As Democrats beat back GOP amendments and procedural moves Thursday, Dean defended the House’s power to seek information and bring an impeachment. “These are matters which under the Constitution the House has the sole power to determine," she said. "Sole, not shared with the executive; sole, not shared with the court.”

Republicans on the Judiciary Committee cast the charges against Trump as an attempt to overturn the 2016 election, driven by Democrats’ hatred of the president.

They argued Trump was within his rights to withhold military aid. They have said Trump was only interested in fighting corruption in Ukraine — though the only investigations he requested in the July call were of Joe Biden and a discredited theory that Ukraine interfered in the 2016 elections.

The lone Pennsylvania Republican on the Judiciary Committee, Rep. Guy Reschenthaler, who represents a southwestern part of the state, said the only abuse of power has been by Democrats.

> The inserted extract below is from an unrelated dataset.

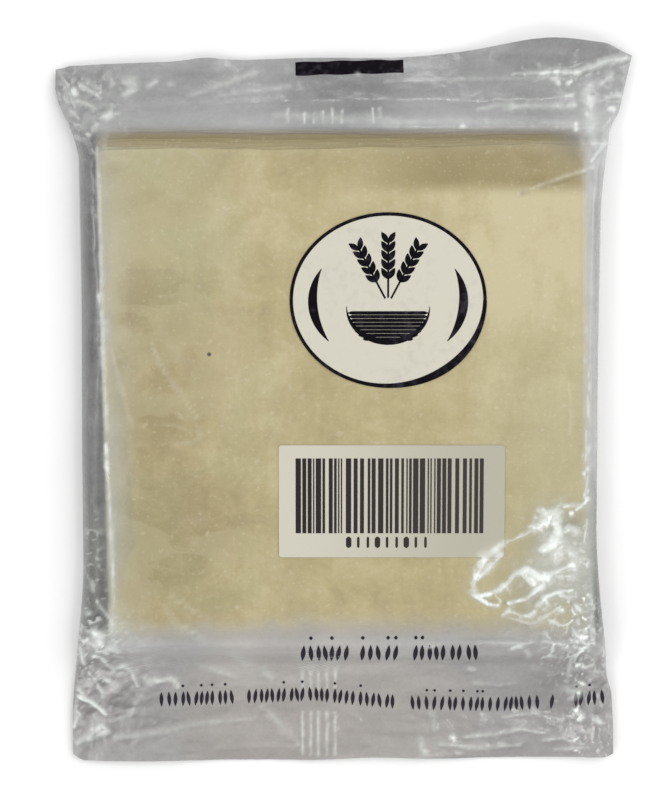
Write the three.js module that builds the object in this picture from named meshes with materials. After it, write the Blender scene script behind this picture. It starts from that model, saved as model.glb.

“Let’s call this for what it is: a political hit job,” Reschenthaler said.

The impeachment articles were widely expected to pass the committee Thursday and the full, Democratic-controlled House next week. Some Democrats from moderate districts might break away and oppose impeachment.

One of those moderate Democrats who will be voting for impeachment is Pennsylvania Rep. Conor Lamb, who told a Pittsburgh TV station Thursday of his decision. “The evidence is strong, and it warrants impeachment,” he told WTAE.

One consistent Democratic opponent has been Rep. Jeff Van Drew of New Jersey, who argued that there wasn’t enough evidence of wrongdoing and that impeachment would be too divisive.

Other Democrats from moderate districts in the Philadelphia area have withheld final judgment on the formal charges, despite supporting the move to begin the inquiry. Rep. Brian Fitzpatrick of Bucks County, the region’s only House Republican, has opposed the impeachment inquiry.

If the full House approves the impeachment charges, the Senate is expected to hold a trial in January, where the GOP-controlled chamber is almost certain to acquit the president.